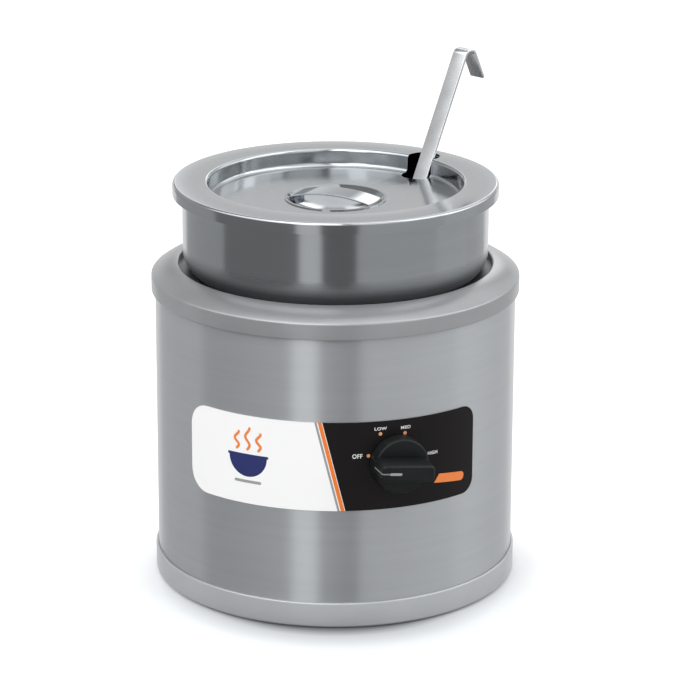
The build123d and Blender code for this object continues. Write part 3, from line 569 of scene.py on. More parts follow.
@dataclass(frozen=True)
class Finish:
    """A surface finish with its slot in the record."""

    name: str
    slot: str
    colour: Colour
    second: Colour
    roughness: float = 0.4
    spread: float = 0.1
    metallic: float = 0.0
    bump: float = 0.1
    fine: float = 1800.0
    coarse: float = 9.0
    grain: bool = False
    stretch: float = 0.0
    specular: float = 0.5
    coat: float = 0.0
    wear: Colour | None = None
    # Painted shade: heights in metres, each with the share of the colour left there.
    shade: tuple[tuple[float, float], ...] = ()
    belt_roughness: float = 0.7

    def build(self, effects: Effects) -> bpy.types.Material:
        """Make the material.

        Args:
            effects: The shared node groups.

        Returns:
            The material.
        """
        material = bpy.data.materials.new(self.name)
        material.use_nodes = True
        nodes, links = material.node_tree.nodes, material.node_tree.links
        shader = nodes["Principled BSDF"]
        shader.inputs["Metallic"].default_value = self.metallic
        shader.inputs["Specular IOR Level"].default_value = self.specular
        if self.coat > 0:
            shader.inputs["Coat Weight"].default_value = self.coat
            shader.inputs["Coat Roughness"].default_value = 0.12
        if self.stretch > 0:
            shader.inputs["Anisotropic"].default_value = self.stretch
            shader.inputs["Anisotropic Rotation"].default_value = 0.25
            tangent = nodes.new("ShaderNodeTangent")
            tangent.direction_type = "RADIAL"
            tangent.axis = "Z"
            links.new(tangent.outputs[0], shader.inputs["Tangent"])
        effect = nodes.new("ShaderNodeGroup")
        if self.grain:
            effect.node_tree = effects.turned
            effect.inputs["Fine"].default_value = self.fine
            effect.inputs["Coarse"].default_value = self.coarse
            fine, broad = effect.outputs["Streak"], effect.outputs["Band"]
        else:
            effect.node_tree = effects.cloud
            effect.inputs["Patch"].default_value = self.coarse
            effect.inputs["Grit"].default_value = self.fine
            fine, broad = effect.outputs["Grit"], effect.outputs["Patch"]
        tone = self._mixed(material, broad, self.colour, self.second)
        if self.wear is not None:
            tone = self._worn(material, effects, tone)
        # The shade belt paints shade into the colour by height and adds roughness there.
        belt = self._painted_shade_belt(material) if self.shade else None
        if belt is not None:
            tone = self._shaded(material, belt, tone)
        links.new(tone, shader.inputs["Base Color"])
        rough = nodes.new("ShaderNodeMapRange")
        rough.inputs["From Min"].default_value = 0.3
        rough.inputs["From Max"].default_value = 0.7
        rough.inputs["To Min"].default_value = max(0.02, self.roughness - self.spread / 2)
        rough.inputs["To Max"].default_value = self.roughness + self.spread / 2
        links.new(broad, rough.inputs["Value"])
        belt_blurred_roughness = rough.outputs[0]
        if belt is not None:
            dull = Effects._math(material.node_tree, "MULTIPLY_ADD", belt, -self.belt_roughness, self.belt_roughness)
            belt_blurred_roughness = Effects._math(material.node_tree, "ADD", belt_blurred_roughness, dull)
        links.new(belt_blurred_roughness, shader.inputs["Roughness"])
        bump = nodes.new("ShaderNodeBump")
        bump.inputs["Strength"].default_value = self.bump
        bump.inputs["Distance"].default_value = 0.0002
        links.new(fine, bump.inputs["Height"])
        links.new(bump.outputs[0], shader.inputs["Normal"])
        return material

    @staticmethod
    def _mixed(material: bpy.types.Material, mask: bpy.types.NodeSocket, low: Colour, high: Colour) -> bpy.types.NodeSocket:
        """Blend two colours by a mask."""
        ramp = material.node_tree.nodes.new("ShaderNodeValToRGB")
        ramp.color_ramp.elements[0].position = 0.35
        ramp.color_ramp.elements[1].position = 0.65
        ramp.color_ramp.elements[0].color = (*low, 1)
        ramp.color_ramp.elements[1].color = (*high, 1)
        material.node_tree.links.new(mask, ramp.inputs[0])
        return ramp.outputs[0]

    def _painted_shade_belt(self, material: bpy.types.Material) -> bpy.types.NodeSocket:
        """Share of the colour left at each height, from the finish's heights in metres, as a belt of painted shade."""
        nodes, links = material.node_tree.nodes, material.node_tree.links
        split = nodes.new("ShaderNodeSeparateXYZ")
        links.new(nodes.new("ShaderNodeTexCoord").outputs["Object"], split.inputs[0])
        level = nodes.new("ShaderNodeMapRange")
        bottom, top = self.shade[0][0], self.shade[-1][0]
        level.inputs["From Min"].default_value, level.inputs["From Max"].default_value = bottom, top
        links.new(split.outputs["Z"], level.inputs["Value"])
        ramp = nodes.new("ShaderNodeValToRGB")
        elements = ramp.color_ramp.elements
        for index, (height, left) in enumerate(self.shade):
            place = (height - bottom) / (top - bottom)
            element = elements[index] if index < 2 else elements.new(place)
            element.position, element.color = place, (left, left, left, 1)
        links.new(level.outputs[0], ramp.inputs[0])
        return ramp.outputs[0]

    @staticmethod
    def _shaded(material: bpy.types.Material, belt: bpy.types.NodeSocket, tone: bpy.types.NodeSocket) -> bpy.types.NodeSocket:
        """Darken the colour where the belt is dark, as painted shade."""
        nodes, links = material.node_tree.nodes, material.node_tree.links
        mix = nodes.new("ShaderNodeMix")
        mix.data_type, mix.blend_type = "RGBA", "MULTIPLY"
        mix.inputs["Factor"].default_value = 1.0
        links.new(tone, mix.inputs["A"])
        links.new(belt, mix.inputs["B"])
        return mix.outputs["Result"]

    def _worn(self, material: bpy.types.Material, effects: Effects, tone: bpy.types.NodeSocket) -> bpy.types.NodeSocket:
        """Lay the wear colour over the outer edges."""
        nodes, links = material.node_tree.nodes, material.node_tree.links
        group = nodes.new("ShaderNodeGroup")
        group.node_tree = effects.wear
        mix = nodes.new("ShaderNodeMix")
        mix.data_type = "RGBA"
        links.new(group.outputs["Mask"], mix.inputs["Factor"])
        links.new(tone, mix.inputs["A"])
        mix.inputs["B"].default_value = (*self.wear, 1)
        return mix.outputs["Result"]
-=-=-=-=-
### Task instructions
Using the data above, return each line exactly as written.

### Exercise response
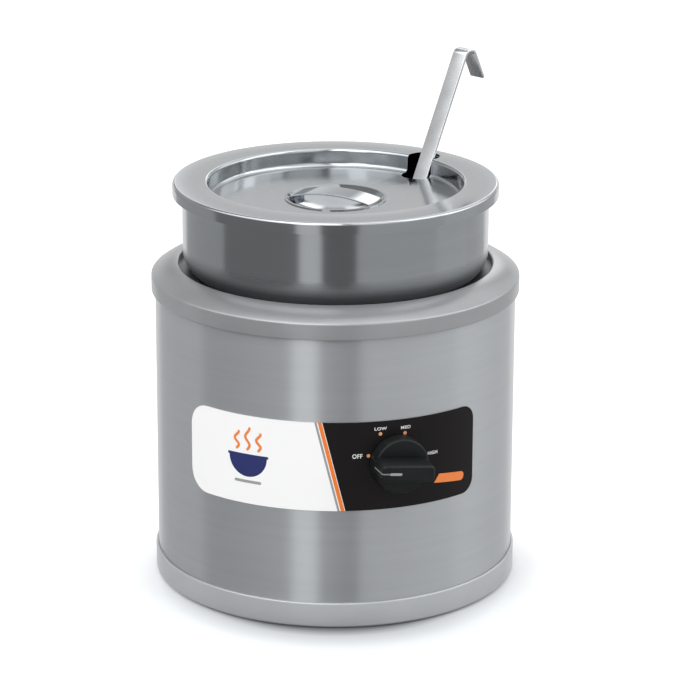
The build123d and Blender code for this object continues. Write part 3, from line 569 of scene.py on. More parts follow.
@dataclass(frozen=True)
class Finish:
    """A surface finish with its slot in the record."""

    name: str
    slot: str
    colour: Colour
    second: Colour
    roughness: float = 0.4
    spread: float = 0.1
    metallic: float = 0.0
    bump: float = 0.1
    fine: float = 1800.0
    coarse: float = 9.0
    grain: bool = False
    stretch: float = 0.0
    specular: float = 0.5
    coat: float = 0.0
    wear: Colour | None = None
    # Painted shade: heights in metres, each with the share of the colour left there.
    shade: tuple[tuple[float, float], ...] = ()
    belt_roughness: float = 0.7

    def build(self, effects: Effects) -> bpy.types.Material:
        """Make the material.

        Args:
            effects: The shared node groups.

        Returns:
            The material.
        """
        material = bpy.data.materials.new(self.name)
        material.use_nodes = True
        nodes, links = material.node_tree.nodes, material.node_tree.links
        shader = nodes["Principled BSDF"]
        shader.inputs["Metallic"].default_value = self.metallic
        shader.inputs["Specular IOR Level"].default_value = self.specular
        if self.coat > 0:
            shader.inputs["Coat Weight"].default_value = self.coat
            shader.inputs["Coat Roughness"].default_value = 0.12
        if self.stretch > 0:
            shader.inputs["Anisotropic"].default_value = self.stretch
            shader.inputs["Anisotropic Rotation"].default_value = 0.25
            tangent = nodes.new("ShaderNodeTangent")
            tangent.direction_type = "RADIAL"
            tangent.axis = "Z"
            links.new(tangent.outputs[0], shader.inputs["Tangent"])
        effect = nodes.new("ShaderNodeGroup")
        if self.grain:
            effect.node_tree = effects.turned
            effect.inputs["Fine"].default_value = self.fine
            effect.inputs["Coarse"].default_value = self.coarse
            fine, broad = effect.outputs["Streak"], effect.outputs["Band"]
        else:
            effect.node_tree = effects.cloud
            effect.inputs["Patch"].default_value = self.coarse
            effect.inputs["Grit"].default_value = self.fine
            fine, broad = effect.outputs["Grit"], effect.outputs["Patch"]
        tone = self._mixed(material, broad, self.colour, self.second)
        if self.wear is not None:
            tone = self._worn(material, effects, tone)
        # The shade belt paints shade into the colour by height and adds roughness there.
        belt = self._painted_shade_belt(material) if self.shade else None
        if belt is not None:
            tone = self._shaded(material, belt, tone)
        links.new(tone, shader.inputs["Base Color"])
        rough = nodes.new("ShaderNodeMapRange")
        rough.inputs["From Min"].default_value = 0.3
        rough.inputs["From Max"].default_value = 0.7
        rough.inputs["To Min"].default_value = max(0.02, self.roughness - self.spread / 2)
        rough.inputs["To Max"].default_value = self.roughness + self.spread / 2
        links.new(broad, rough.inputs["Value"])
        belt_blurred_roughness = rough.outputs[0]
        if belt is not None:
            dull = Effects._math(material.node_tree, "MULTIPLY_ADD", belt, -self.belt_roughness, self.belt_roughness)
            belt_blurred_roughness = Effects._math(material.node_tree, "ADD", belt_blurred_roughness, dull)
        links.new(belt_blurred_roughness, shader.inputs["Roughness"])
        bump = nodes.new("ShaderNodeBump")
        bump.inputs["Strength"].default_value = self.bump
        bump.inputs["Distance"].default_value = 0.0002
        links.new(fine, bump.inputs["Height"])
        links.new(bump.outputs[0], shader.inputs["Normal"])
        return material

    @staticmethod
    def _mixed(material: bpy.types.Material, mask: bpy.types.NodeSocket, low: Colour, high: Colour) -> bpy.types.NodeSocket:
        """Blend two colours by a mask."""
        ramp = material.node_tree.nodes.new("ShaderNodeValToRGB")
        ramp.color_ramp.elements[0].position = 0.35
        ramp.color_ramp.elements[1].position = 0.65
        ramp.color_ramp.elements[0].color = (*low, 1)
        ramp.color_ramp.elements[1].color = (*high, 1)
        material.node_tree.links.new(mask, ramp.inputs[0])
        return ramp.outputs[0]

    def _painted_shade_belt(self, material: bpy.types.Material) -> bpy.types.NodeSocket:
        """Share of the colour left at each height, from the finish's heights in metres, as a belt of painted shade."""
        nodes, links = material.node_tree.nodes, material.node_tree.links
        split = nodes.new("ShaderNodeSeparateXYZ")
        links.new(nodes.new("ShaderNodeTexCoord").outputs["Object"], split.inputs[0])
        level = nodes.new("ShaderNodeMapRange")
        bottom, top = self.shade[0][0], self.shade[-1][0]
        level.inputs["From Min"].default_value, level.inputs["From Max"].default_value = bottom, top
        links.new(split.outputs["Z"], level.inputs["Value"])
        ramp = nodes.new("ShaderNodeValToRGB")
        elements = ramp.color_ramp.elements
        for index, (height, left) in enumerate(self.shade):
            place = (height - bottom) / (top - bottom)
            element = elements[index] if index < 2 else elements.new(place)
            element.position, element.color = place, (left, left, left, 1)
        links.new(level.outputs[0], ramp.inputs[0])
        return ramp.outputs[0]

    @staticmethod
    def _shaded(material: bpy.types.Material, belt: bpy.types.NodeSocket, tone: bpy.types.NodeSocket) -> bpy.types.NodeSocket:
        """Darken the colour where the belt is dark, as painted shade."""
        nodes, links = material.node_tree.nodes, material.node_tree.links
        mix = nodes.new("ShaderNodeMix")
        mix.data_type, mix.blend_type = "RGBA", "MULTIPLY"
        mix.inputs["Factor"].default_value = 1.0
        links.new(tone, mix.inputs["A"])
        links.new(belt, mix.inputs["B"])
        return mix.outputs["Result"]

    def _worn(self, material: bpy.types.Material, effects: Effects, tone: bpy.types.NodeSocket) -> bpy.types.NodeSocket:
        """Lay the wear colour over the outer edges."""
        nodes, links = material.node_tree.nodes, material.node_tree.links
        group = nodes.new("ShaderNodeGroup")
        group.node_tree = effects.wear
        mix = nodes.new("ShaderNodeMix")
        mix.data_type = "RGBA"
        links.new(group.outputs["Mask"], mix.inputs["Factor"])
        links.new(tone, mix.inputs["A"])
        mix.inputs["B"].default_value = (*self.wear, 1)
        return mix.outputs["Result"]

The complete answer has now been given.